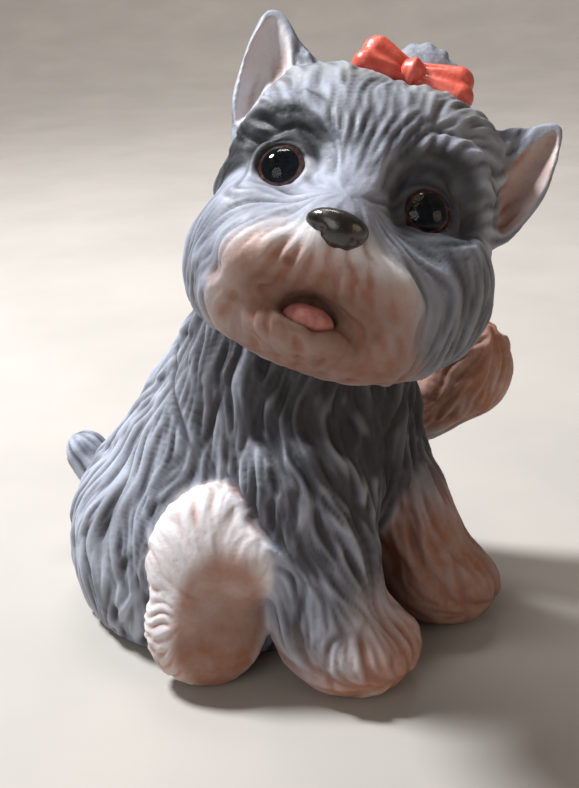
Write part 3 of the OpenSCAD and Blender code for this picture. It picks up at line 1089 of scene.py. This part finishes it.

-=-=-

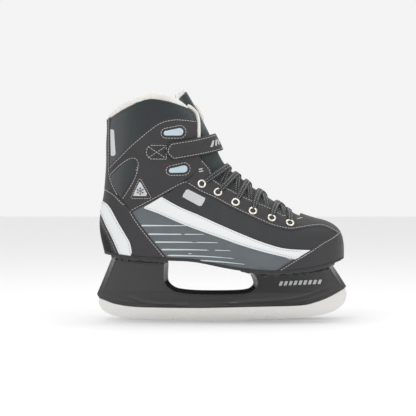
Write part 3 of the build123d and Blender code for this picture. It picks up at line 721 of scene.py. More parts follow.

-=-=-

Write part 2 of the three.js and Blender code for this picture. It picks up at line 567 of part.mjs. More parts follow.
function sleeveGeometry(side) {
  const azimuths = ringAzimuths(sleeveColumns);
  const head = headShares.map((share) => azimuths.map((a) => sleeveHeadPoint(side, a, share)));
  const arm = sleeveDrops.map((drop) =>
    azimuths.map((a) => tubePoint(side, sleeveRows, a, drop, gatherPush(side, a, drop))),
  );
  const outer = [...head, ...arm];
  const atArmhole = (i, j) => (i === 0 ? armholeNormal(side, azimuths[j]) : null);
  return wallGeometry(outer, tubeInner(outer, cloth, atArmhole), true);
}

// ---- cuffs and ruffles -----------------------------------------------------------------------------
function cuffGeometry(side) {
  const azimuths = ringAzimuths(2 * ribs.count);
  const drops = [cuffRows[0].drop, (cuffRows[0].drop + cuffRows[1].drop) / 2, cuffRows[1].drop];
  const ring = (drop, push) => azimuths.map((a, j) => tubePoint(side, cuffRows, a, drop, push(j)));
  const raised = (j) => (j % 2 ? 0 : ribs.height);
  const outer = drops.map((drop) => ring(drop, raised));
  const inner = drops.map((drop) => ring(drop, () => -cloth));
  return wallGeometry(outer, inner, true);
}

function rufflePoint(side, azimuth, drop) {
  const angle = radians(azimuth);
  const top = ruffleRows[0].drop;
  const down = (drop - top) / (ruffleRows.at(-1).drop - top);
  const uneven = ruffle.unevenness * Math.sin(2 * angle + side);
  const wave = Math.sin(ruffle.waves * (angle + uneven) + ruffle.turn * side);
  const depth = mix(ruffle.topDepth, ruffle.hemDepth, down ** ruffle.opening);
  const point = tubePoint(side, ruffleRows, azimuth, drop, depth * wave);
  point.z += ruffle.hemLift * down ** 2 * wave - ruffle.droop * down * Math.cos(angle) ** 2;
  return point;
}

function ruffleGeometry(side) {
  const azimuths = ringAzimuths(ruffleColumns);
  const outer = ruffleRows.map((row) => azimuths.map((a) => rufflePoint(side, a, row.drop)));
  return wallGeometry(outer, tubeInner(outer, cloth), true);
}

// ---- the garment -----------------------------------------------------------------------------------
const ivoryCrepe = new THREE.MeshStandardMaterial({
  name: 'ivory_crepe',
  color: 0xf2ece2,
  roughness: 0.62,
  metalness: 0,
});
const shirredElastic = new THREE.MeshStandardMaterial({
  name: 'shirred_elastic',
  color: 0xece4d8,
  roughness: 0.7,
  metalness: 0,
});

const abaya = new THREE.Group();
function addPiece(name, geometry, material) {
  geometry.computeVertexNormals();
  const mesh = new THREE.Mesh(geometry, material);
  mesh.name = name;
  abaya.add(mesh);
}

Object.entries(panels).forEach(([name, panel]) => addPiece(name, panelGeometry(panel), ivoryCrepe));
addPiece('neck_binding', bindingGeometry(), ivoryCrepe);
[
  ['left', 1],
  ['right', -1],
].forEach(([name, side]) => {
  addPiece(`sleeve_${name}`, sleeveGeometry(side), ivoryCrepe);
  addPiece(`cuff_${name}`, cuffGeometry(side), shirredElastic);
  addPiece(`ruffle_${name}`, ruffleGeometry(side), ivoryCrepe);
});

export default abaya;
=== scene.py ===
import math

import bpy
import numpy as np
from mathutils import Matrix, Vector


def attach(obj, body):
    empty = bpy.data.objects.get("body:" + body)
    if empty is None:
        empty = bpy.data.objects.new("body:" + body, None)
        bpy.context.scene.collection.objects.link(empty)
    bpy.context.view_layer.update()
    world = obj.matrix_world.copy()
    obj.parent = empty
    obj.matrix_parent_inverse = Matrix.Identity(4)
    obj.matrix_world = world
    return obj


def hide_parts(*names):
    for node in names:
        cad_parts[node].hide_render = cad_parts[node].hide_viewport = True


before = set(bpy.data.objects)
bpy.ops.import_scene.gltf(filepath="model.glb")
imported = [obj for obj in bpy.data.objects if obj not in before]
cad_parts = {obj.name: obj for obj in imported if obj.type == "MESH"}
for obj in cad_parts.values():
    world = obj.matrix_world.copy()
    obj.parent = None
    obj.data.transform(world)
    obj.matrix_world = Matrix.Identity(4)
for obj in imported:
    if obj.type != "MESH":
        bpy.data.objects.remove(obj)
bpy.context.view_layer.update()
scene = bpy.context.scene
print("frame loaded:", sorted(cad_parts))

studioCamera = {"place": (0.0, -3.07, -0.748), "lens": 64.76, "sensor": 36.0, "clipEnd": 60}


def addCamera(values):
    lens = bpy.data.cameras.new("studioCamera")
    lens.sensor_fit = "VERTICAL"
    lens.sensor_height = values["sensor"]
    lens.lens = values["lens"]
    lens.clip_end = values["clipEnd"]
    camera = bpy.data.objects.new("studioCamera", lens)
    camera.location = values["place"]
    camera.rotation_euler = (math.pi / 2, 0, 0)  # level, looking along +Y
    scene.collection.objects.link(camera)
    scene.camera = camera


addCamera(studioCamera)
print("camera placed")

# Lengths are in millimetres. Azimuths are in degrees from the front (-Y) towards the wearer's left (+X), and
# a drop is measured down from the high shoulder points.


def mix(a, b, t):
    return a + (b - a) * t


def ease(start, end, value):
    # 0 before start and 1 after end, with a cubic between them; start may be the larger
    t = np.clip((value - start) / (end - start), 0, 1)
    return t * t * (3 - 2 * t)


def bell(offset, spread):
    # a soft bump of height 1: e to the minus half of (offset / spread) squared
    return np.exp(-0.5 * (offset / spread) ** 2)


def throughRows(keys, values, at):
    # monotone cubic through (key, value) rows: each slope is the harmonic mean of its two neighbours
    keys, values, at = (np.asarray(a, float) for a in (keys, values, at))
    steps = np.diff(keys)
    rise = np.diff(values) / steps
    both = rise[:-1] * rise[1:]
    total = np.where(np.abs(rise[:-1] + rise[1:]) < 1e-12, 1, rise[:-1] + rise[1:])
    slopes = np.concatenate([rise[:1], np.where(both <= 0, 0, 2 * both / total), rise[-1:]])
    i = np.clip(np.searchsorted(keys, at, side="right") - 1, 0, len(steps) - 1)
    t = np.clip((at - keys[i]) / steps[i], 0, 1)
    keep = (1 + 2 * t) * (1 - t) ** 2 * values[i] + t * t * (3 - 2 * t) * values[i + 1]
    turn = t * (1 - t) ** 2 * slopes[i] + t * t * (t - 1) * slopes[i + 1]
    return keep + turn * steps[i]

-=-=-

AIM OF THE TASK -
Solely the line containing "---- the garment", the line containing "bpy.data.objects.remove(obj)", and the lines between them are to be given again, exactly as written.

ANSWER TO THIS PROBLEM -
// ---- the garment -----------------------------------------------------------------------------------
const ivoryCrepe = new THREE.MeshStandardMaterial({
  name: 'ivory_crepe',
  color: 0xf2ece2,
  roughness: 0.62,
  metalness: 0,
});
const shirredElastic = new THREE.MeshStandardMaterial({
  name: 'shirred_elastic',
  color: 0xece4d8,
  roughness: 0.7,
  metalness: 0,
});

const abaya = new THREE.Group();
function addPiece(name, geometry, material) {
  geometry.computeVertexNormals();
  const mesh = new THREE.Mesh(geometry, material);
  mesh.name = name;
  abaya.add(mesh);
}

Object.entries(panels).forEach(([name, panel]) => addPiece(name, panelGeometry(panel), ivoryCrepe));
addPiece('neck_binding', bindingGeometry(), ivoryCrepe);
[
  ['left', 1],
  ['right', -1],
].forEach(([name, side]) => {
  addPiece(`sleeve_${name}`, sleeveGeometry(side), ivoryCrepe);
  addPiece(`cuff_${name}`, cuffGeometry(side), shirredElastic);
  addPiece(`ruffle_${name}`, ruffleGeometry(side), ivoryCrepe);
});

export default abaya;
=== scene.py ===
import math

import bpy
import numpy as np
from mathutils import Matrix, Vector


def attach(obj, body):
    empty = bpy.data.objects.get("body:" + body)
    if empty is None:
        empty = bpy.data.objects.new("body:" + body, None)
        bpy.context.scene.collection.objects.link(empty)
    bpy.context.view_layer.update()
    world = obj.matrix_world.copy()
    obj.parent = empty
    obj.matrix_parent_inverse = Matrix.Identity(4)
    obj.matrix_world = world
    return obj


def hide_parts(*names):
    for node in names:
        cad_parts[node].hide_render = cad_parts[node].hide_viewport = True


before = set(bpy.data.objects)
bpy.ops.import_scene.gltf(filepath="model.glb")
imported = [obj for obj in bpy.data.objects if obj not in before]
cad_parts = {obj.name: obj for obj in imported if obj.type == "MESH"}
for obj in cad_parts.values():
    world = obj.matrix_world.copy()
    obj.parent = None
    obj.data.transform(world)
    obj.matrix_world = Matrix.Identity(4)
for obj in imported:
    if obj.type != "MESH":
        bpy.data.objects.remove(obj)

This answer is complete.